Written request: Quote each line exactly, from the line that contains "Give this object's" down to the last line of the listing, and no other lines.
Records supplied start
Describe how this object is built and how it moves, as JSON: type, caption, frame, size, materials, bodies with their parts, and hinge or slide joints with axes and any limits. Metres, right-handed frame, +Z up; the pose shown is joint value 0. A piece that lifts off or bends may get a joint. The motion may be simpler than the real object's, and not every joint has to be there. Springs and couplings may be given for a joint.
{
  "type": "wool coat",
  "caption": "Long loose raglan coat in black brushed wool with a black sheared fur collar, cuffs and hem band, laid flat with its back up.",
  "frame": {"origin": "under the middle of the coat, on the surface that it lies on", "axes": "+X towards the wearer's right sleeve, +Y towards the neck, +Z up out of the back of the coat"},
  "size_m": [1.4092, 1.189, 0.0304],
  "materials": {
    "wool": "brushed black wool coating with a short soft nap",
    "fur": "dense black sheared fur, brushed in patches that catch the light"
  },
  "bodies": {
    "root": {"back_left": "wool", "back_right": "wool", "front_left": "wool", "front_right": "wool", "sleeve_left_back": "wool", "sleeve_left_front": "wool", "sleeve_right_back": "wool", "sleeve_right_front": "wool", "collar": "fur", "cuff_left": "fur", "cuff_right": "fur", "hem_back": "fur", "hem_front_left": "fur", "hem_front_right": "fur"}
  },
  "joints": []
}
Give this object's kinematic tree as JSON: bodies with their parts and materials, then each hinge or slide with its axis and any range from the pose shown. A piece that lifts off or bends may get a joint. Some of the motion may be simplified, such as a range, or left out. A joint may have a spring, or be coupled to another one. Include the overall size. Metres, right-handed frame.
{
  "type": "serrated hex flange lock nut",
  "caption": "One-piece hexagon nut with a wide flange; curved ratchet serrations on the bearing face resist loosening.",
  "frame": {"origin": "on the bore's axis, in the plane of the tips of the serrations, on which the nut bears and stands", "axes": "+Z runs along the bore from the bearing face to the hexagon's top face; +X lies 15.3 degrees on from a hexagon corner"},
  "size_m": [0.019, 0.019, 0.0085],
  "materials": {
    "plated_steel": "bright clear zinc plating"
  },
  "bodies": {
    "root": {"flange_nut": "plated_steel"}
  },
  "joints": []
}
Records supplied end
Exercise answer:
Give this object's kinematic tree as JSON: bodies with their parts and materials, then each hinge or slide with its axis and any range from the pose shown. A piece that lifts off or bends may get a joint. Some of the motion may be simplified, such as a range, or left out. A joint may have a spring, or be coupled to another one. Include the overall size. Metres, right-handed frame.
{
  "type": "serrated hex flange lock nut",
  "caption": "One-piece hexagon nut with a wide flange; curved ratchet serrations on the bearing face resist loosening.",
  "frame": {"origin": "on the bore's axis, in the plane of the tips of the serrations, on which the nut bears and stands", "axes": "+Z runs along the bore from the bearing face to the hexagon's top face; +X lies 15.3 degrees on from a hexagon corner"},
  "size_m": [0.019, 0.019, 0.0085],
  "materials": {
    "plated_steel": "bright clear zinc plating"
  },
  "bodies": {
    "root": {"flange_nut": "plated_steel"}
  },
  "joints": []
}